Shaked’s Yamina faction dissolves an hour after polls close

Leader of right-wing alliance says technical bloc of New Right, Jewish Home and National Union will still negotiate coalition agreement together

Ayelet Shaked (R), leader and candidate of the New Right party that is part of the Yamina alliance, speaks at Yamina headquarters in Ramat Gan on September 17, 2019, as the first exit polls are announced on television. (GIL COHEN-MAGEN / AFP)
Ayelet Shaked (R), leader and candidate of the New Right party that is part of the Yamina alliance, speaks at Yamina headquarters in Ramat Gan on September 17, 2019, as the first exit polls are announced on television. (GIL COHEN-MAGEN / AFP)

The right-wing Yamina alliance announced it would break into three factions Tuesday night, minutes after exit polls showed the party comfortably sliding into the Knesset.

Faction leader Ayelet Shaked informed Knesset speaker Yuli Edelstein in a letter that the right-wing party was splitting back into New Right and Jewish Home as originally planned before the joint Knesset run.

Shaked and Naftali Bennett will remain together as leaders of New Right party, while Bezalel Smotrich will stick to his National Union, and Rafi Peretz will lead the Jewish Home party.

Speaking to reporters at Yamina headquarters in Ramat Gan, Shaked said even though the parties were splitting up, they would negotiate a coalition agreement as a single bloc.

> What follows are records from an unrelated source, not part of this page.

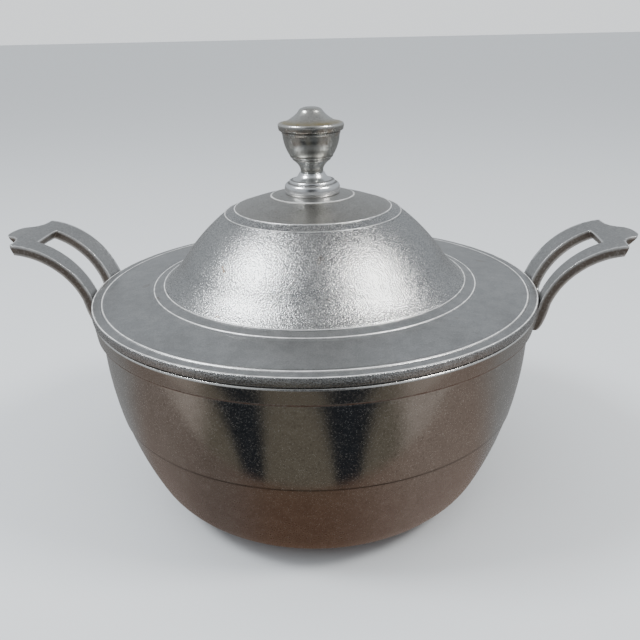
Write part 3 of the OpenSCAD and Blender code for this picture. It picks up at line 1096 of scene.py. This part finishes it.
@dataclass
class Studio:
    """A pale floor, soft window-like lamps and the camera."""
    place: tuple[float, float, float] = (0.0364, -0.4000, 0.2636)
    heading: float = -4.83
    dip: float = 21.652
    roll: float = -1.27
    lens: float = 40.9
    paper: Colour = (0.60, 0.62, 0.64)
    backdrop: Colour = (1.20, 1.24, 1.27)
    lamp_reach: float = 0.97
    lamp_shift: float = 0.07
    lamp_front: float = -0.36
    lamp_height: float = 1.22
    lamp_size: Point = (0.40, 0.36)
    lamp_power: float = 19.0
    aim: tuple[float, float, float] = (0.0, 0.0, 0.14)
    sky_power: float = 2.6
    sky_spread: float = 80.0
    sky_tilt: Point = (18.0, -8.0)

    def floor(self) -> None:
        """Lays a wide plain floor. To glossy rays only it glows with a painted reflection of a dark table in
        a dim room, so polished metal mirrors that picture instead of the floor.
        """
        mesh = bmesh.new()
        bmesh.ops.create_grid(mesh, x_segments=2, y_segments=2, size=30.0)
        data = bpy.data.meshes.new("floor")
        mesh.to_mesh(data)
        mesh.free()
        t = Tree("floor_paper")
        # Painted reflection: these colours are emitted only towards glossy rays, as a brown table, dark
        # patches and a pale room further off.
        lean = (t.r - 0.165) / 0.14
        left = ((t.bearing + 0.335 + lean * 0.13) / (0.07 + lean * 0.10)).near(0.0, 1.35, 0.75)
        right = ((t.bearing - 0.275 - lean * 0.03) / (0.08 + lean * 0.10)).near(0.0, 1.35, 0.75)
        room = t.mix(left.atleast(right), (0.165, 0.15, 0.122), (0.024, 0.028, 0.035))
        room = t.mix(t.bearing.near(-0.03, 0.82, 0.60), (0.40, 0.355, 0.325), room)
        room = t.mix(t.r.step(0.42, 0.80), room, (0.40, 0.42, 0.43))
        near = t.mix(t.bearing.step(0.05, 0.90), (0.160, 0.104, 0.076), (0.29, 0.236, 0.208))
        near = t.mix(t.bearing.step(-0.15, -0.60), near, (0.175, 0.142, 0.126))
        near = t.mix(t.bearing.step(-0.60, -1.10), near, (0.25, 0.21, 0.19))
        table = t.mix(t.y.step(-0.148, -0.158), near, room)
        away = t.bearing.near(0.0, 1.75, 1.25) * t.r.step(1.10, 0.70)
        table = t.mix(away, (0.31, 0.315, 0.32), table)
        mirrored = Signal(t, t.node("ShaderNodeLightPath").outputs["Is Glossy Ray"])
        black = (0.0, 0.0, 0.0)
        data.materials.append(t.dress(Base_Color=t.mix(mirrored, self.paper, black), Roughness=1.0,
                                      Specular_IOR_Level=0.0, Emission_Strength=1.0,
                                      Emission_Color=t.mix(mirrored, black, table)))
        plane = bpy.data.objects.new("floor", data)
        bpy.context.scene.collection.objects.link(plane)

    def lamp(self, name: str, side: int, colour: Colour) -> None:
        """Hangs a rectangular lamp, aimed at the object.

        Args:
            name: Its name.
            side: -1 for the left, 1 for the right.
            colour: Its colour.
        """
        light = bpy.data.lights.new(name, "AREA")
        light.shape, light.size, light.size_y = "RECTANGLE", *self.lamp_size
        light.energy, light.color = self.lamp_power, colour
        lamp = bpy.data.objects.new(name, light)
        lamp.location = (self.lamp_reach * side + self.lamp_shift, self.lamp_front, self.lamp_height)
        lamp.rotation_euler = (Vector(self.aim) - lamp.location).to_track_quat("-Z", "Y").to_euler()
        bpy.context.scene.collection.objects.link(lamp)

    def sun(self) -> None:
        """Lights the floor evenly and softly, without a mirror image in the metal."""
        light = bpy.data.lights.new("soft_sky", "SUN")
        light.energy, light.angle = self.sky_power, math.radians(self.sky_spread)
        light.color = (0.97, 0.985, 1.0)
        sky = bpy.data.objects.new("soft_sky", light)
        sky.rotation_euler = (*(math.radians(a) for a in self.sky_tilt), 0)
        sky.visible_glossy = False
        bpy.context.scene.collection.objects.link(sky)

    def lights(self) -> None:
        """Hangs the lamps and sets the soft light all round."""
        self.sun()
        self.lamp("left_window", -1, (0.95, 0.98, 1.0))
        self.lamp("right_window", 1, (1.0, 0.99, 0.96))
        t = Tree("soft_room", sky=True)
        room = t.mix(t.z.step(0.62, 0.92), (0.50, 0.53, 0.56), (0.37, 0.38, 0.39))
        front = t.bearing.near(0.05, 0.62, 0.15) * t.z.step(0.80, 0.45)
        room = t.mix(front, room, (0.03, 0.032, 0.036))
        seen = Signal(t, t.node("ShaderNodeLightPath").outputs["Is Camera Ray"])
        t.dress(Color=t.mix(seen, room, self.backdrop))
        bpy.context.scene.world = t.material

    def camera(self) -> None:
        """Sets up the camera."""
        data = bpy.data.cameras.new("camera")
        data.lens, data.sensor_width = self.lens, 36.0
        data.clip_start = 0.01
        camera = bpy.data.objects.new("camera", data)
        a, e, p = (math.radians(v) for v in (self.heading, self.dip, self.roll))
        ahead = Vector((math.sin(a) * math.cos(e), math.cos(a) * math.cos(e), -math.sin(e)))
        right = ahead.cross(Vector((0, 0, 1))).normalized()
        up = right.cross(ahead)
        across = math.cos(p) * right + math.sin(p) * up
        upward = math.cos(p) * up - math.sin(p) * right
        turn = Matrix((across, upward, -ahead)).transposed().to_4x4()
        camera.matrix_world = Matrix.Translation(self.place) @ turn
        bpy.context.scene.collection.objects.link(camera)
        bpy.context.scene.camera = camera

    def build(self) -> None:
        """Sets up floor, lights and camera."""
        self.floor()
        self.lights()
        self.camera()


def main() -> None:
    """Builds every piece around the frame."""
    logging.basicConfig(level=logging.INFO, format="%(name)s: %(message)s")
    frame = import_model()
    low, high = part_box("bowl")
    rim_radius, rim_height = (high.x - low.x) / 2 / MM, high.z / MM
    lid_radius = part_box("lid")[1].x / MM
    pieces = [BowlCasting(rim_radius, rim_height).build()]
    strap = StrapFinish().material()
    pieces += [StrapHandle(side, rim_radius, rim_height).build(strap) for side in Side]
    pieces.append(LidCasting(rim_height, lid_radius).build())
    pieces.append(Pedestal(rim_height).build())
    pieces.append(Urn(rim_height).build())
    for piece in pieces:
        LOG.info("%s: %d faces", piece.name, len(piece.data.polygons))
    fasteners = Fasteners()
    fasteners.build(frame["nodes"])
    for name in fasteners.names:
        LOG.info("%s: dressed as it is", name)
    Studio().build()


if __name__ == "__main__":
    main()
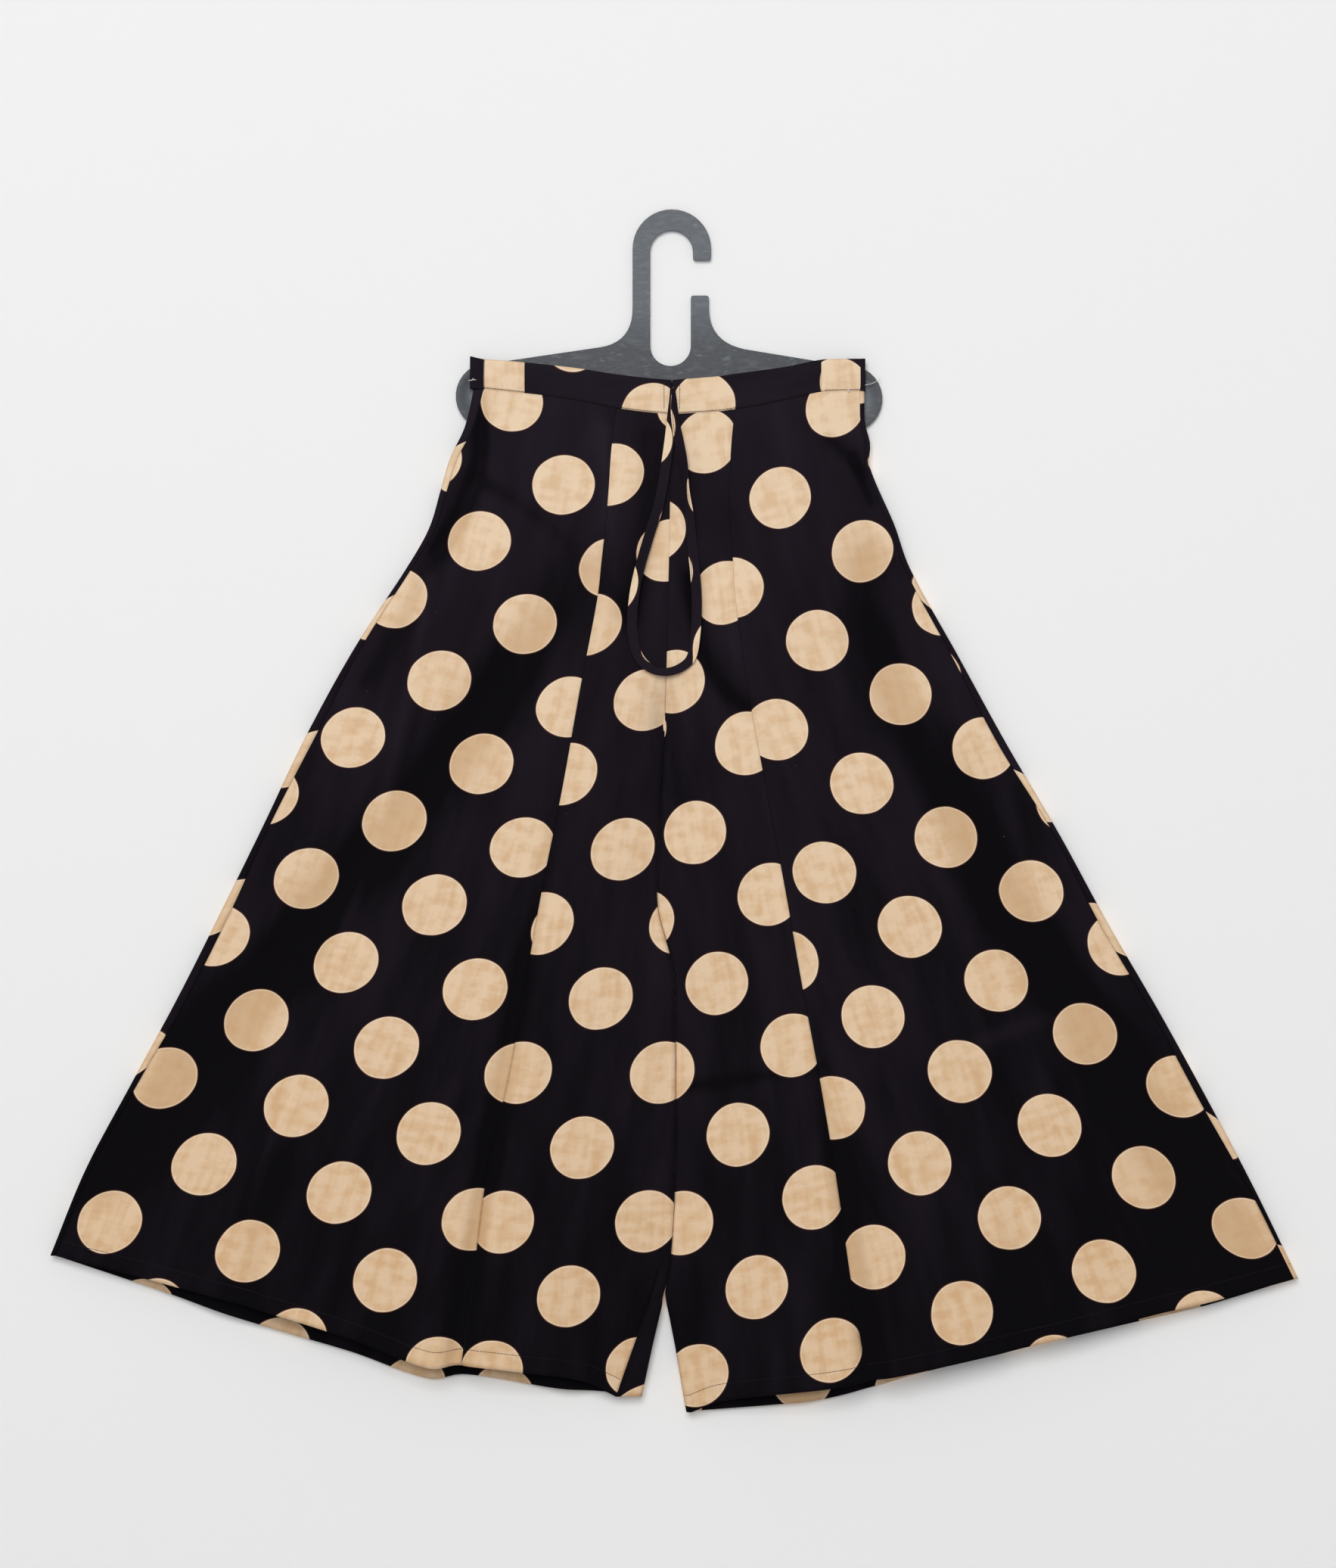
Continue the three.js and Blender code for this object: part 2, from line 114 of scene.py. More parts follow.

Shaked indicated that she didn’t support dissolving Yamina, citing “what’s right” for the country, but said it was important to uphold campaign promises.

“We have to keep promises made to the electorate,” said Shaked. “But we also need to see what’s right for the State of Israel, the ideological right and religious-Zionism.”

New Right chairwoman Ayelet Shaked (L) and party No 2. Naftali Bennett speak to reporters in the West Bank settlement of Efrat on July 22, 2019. (Gershon Ellison/Flash90)

Shaked’s New Right, the National Union and the Jewish Home came together ahead of the election to run on a joint slate to ensure they all clear the 3.25% electoral threshold.

Exit polls published by the three major TV news networks on Tuesday night showed Yamina winning between six and eight seats.

If the final results see the faction winning six seats, the parties will get two Knesset seats apiece. If Yamina wins seven seats, the New Right gets a third seat, meaning that Shaked, Bennett and No. 3 on the New Right list, Matan Kahane, will be in the 22nd Knesset.

In the event Yamina wins eight seats, it will go to Jewish Home’s Idit Silman as per the electoral agreement struck between the parties ahead of Tuesday’s election.

Shaked and Bennett split from the Jewish Home in December 2018 to form the New Right in a bid to appeal to less religious nationalist voters.

The two had hoped to pull votes away from both Prime Minister Benjamin Netanyahu’s Likud and the Union of Right-Wing Parties – a faction comprising of the Jewish Home, the National Union, and the far-right Otzma Yehudit Party – but the maneuver failed and New Right did not pass the 3.25% electoral threshold in the April 9 elections.

Ahead of Tuesday’s vote, the New Right joined forces with Jewish Home and the National Union to form the Yamina alliance. In an attempt to broaden voter appeal, it named Shaked – a controversial but very popular politician – as its leader.

However, a review of the New Right’s party bylaws by the Times of Israel partner site Zman Yisrael earlier this week revealed that Bennett remains the New Right’s chairman, despite Shaked being publicly presented as its leader throughout the campaign and being placed at No. 1 on Yamina’s Knesset slate.

The reason for the ambiguity appears to be part of the party’s effort to maintain Shaked’s status as head of Yamina during the election campaign and defer any discussion on the faction’s political future until after the results were announced.

Prime Minister Benjamin Netanyahu casts his ballot at a voting station in Jerusalem on September 17, 2019. (Heidi Levine/AFP)

The three separate exit polls carried by Channel 12, Channel 13 and the Kan public broadcaster on Tuesday night showed Netanyahu locked in a tight race with his main rival Benny Gantz’s Blue and White, with each party projected to win between 31 and 34 parliament seats out of 120.

Ex-defense minister Avigdor Lieberman’s secularist Yisrael Beytenu party, which could play a kingmaker role, could win between eight and 10 seats, according to the polls.

If the exit polls are reasonably accurate — and they have in the past been off-base — either Netanyahu or Gantz will face tough negotiations to break the deadlock and form a government.